Can approval-directed agents be considered a form of imitation learning, and if not, are there any safety-relevant differences between imitation learning of (speeded-up) humans, and approval-directed agents?

I found an old comment from Paul that answers this:

I think that the only reason to be interested in approval-directed agents rather than straightforward imitation learners is that it may be harder to effectively imitate behavior than to solve the same task in a very different way.

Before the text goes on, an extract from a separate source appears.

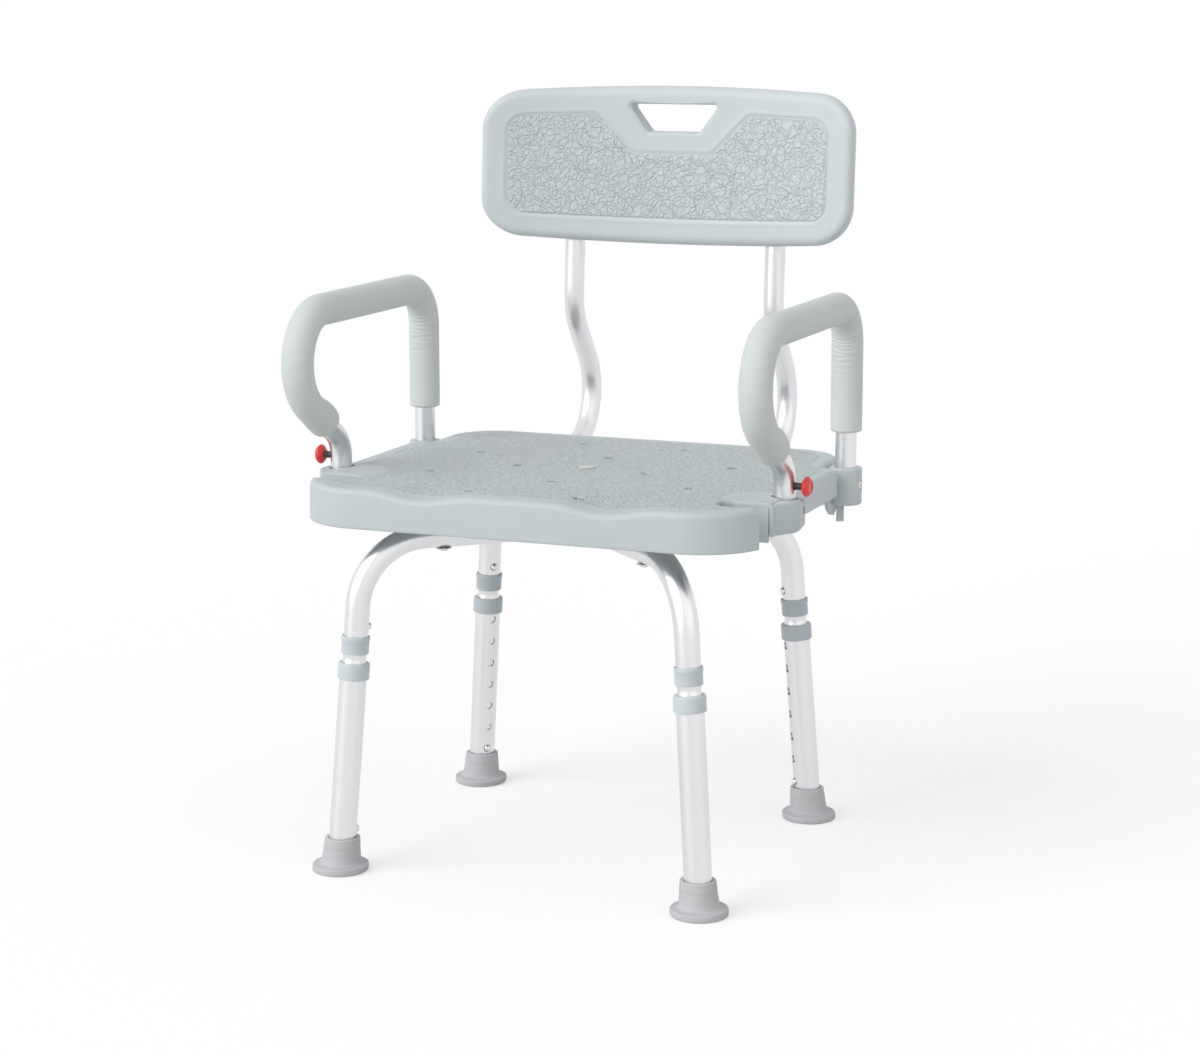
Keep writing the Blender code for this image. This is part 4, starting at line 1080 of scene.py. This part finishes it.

Your post reminded me of Paul Christiano's approval-directed agents which was also about trying to find an alternative to goal-directed agents. Looking at it again, it actually sounds a lot like applying imitation learning to humans (except imitating a speeded-up human):

It seems like approval direction allows for creative actions that the human operator approves of but would not have thought of doing themselves. Not sure if imitation learning does this.

That's a good question. It looks like imitation learning actually covers a number of ML techniques (see this) none of which exactly matches approval-directed agents. But the category seems broad enough that I think approval-directed agents can be considered to be a form of imitation learning. In particular, IRL is considered a form of imitation learning and IRL would also be able to perform actions that the human would not have thought of doing themselves.

^ Yes to all of this.

A little bit of nuance: IRL is considered to be a form of imitation learning because in many cases the inferred reward in IRL is only meant to reproduce the human's performance and isn't expected to generalize outside of the training distribution.

There are versions of IRL which are meant to go beyond imitation. For example, adversarial IRL was trying to infer a reward that would generalize to new environments, in which case it would be doing something more than imitation.

Suppose the agent you're trying to imitate is itself goal-directed. In order for the imitator to generalize beyond its training distribution, it seemingly has to learn to become goal-directed (i.e., perform the same sort of computations that a goal-directed agent would). I don't see how else it can predict what the goal-directed agent would do in a novel situation. If the imitator is not able to generalize, then it seems more tool-like than agent-like. On the other hand, if the imitatee is not goal-directed... I guess the agent could imitate humans and be not entirely goal-directed to the extent that humans are not entirely goal-directed. (Is this the point you're trying to make, or are you saying that an imitation of a goal-directed agent would constitute a non-goal-directed agent?)

I'm not sure these are the points Rohin was trying to make, but there seem to be at least two important points here:

  • Imitation learning applied to humans produces goal-directed behavior only insofar humans are goal-directed
  • Imitation learning applied to humans produces agents no more capable than humans. (I think IDA goes beyond this by adding amplification steps, which are separate. And IRL goes beyond this by trying to correct "errors" that the humans make.)

Regarding the second point, there's a safety-relevant sense in which a human-imitating agent is less goal-directed than the human. Because if you scale the human's capabilities, the human will become better at achieving its personal objectives. By contrast, if you scale the imitator's capabilities, it's only supposed to become even better at imitating the unscaled human.

I will list - just for my own understanding - the no-goal-oriented types of agents.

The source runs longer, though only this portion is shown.